= Cacique democracy =

Term coined for the feudal political system of the Philippines

Cacique democracy is a term that has been used to describe what has been observed as the feudal political system of the Philippines, where in many parts of the country local leaders remain very strong, with warlord-like powers. The term was originally coined by Irish-American political scientist Benedict Anderson.

==History==
The Philippines was the main component of the Spanish East Indies colony from the late sixteenth century until the Philippine Revolution of 1898. The United States, despite promising independence as in the case of Cuba, bought the country and wrestled control, succeeding by 1902. The U.S. administration subsequently introduced many commercial, political and administrative changes, trade limits, agricultural and immigration sanctions, and machine importation restrictions. They were sometimes quite progressive and directed towards the "modernization" of government and commerce in the Philippines.
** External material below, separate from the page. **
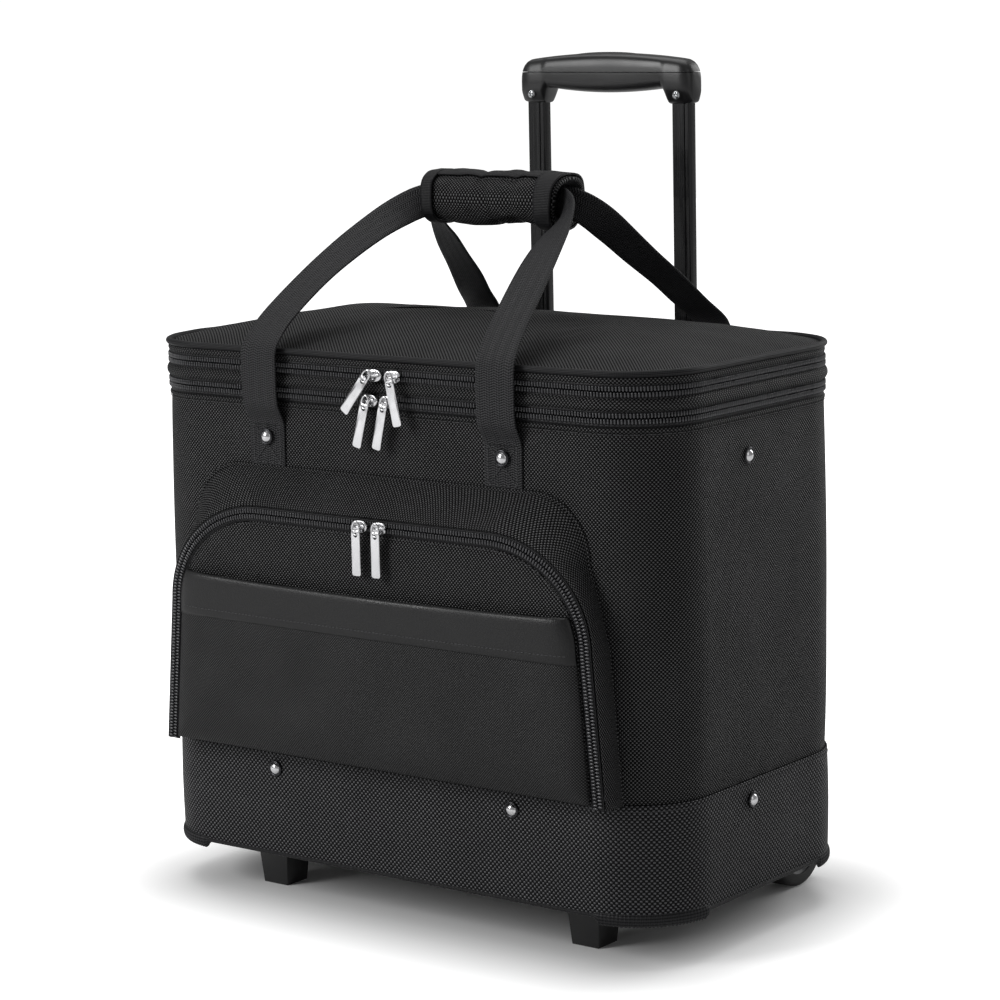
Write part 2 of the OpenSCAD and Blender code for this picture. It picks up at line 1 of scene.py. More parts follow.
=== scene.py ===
"""Looks of a soft-sided pilot flight case on wheels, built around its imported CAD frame."""

import json
import math

import bmesh
import bpy
import numpy as np
from mathutils import Matrix, Vector


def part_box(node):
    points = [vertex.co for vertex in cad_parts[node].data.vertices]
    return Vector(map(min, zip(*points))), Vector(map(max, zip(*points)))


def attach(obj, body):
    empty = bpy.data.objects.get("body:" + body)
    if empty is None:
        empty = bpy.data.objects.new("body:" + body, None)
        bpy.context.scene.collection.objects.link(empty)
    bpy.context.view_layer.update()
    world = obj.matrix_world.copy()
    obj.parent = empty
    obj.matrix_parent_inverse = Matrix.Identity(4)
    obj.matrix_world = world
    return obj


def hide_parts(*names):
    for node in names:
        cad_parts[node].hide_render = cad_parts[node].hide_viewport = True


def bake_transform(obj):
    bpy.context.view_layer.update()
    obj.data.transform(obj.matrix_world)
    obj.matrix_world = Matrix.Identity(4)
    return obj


bl_info = {
    "name": "Pilot flight case",
    "version": (1, 0, 0),
    "blender": (4, 5, 0),
    "location": "View3D > Sidebar > Flight Case",
    "description": "Fabric, zips, straps, fittings and trolley of a rolling pilot flight case",
    "category": "Add Mesh",
}

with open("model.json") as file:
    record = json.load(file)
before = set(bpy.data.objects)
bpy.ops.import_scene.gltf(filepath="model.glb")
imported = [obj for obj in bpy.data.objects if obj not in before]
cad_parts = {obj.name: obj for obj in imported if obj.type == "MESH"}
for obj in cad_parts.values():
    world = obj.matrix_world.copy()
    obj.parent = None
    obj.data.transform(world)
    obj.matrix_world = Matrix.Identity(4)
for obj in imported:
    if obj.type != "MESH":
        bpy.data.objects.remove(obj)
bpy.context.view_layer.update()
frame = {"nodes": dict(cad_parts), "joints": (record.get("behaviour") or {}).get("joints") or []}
MM = 0.001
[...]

However, local traditional Filipino elites, being better educated and better connected than much of the local population, were often able to take advantage of the changes to bolster their positions.

== Etymology ==
The Spanish word cacique comes from the Taíno word kassiquan, meaning "to keep house." In Spanish America, Brazil, Spain, and Portugal, the term also has come to mean a political boss or leader who exercises significant power in the political system known as caciquismo, and is sometimes translated as "Bossism." In various Austronesian languages, datu, along with its cognates, is a title roughly similar to cacique, and had historically been conferred upon the ruler of a maṇḍala or precolonial fiefdom.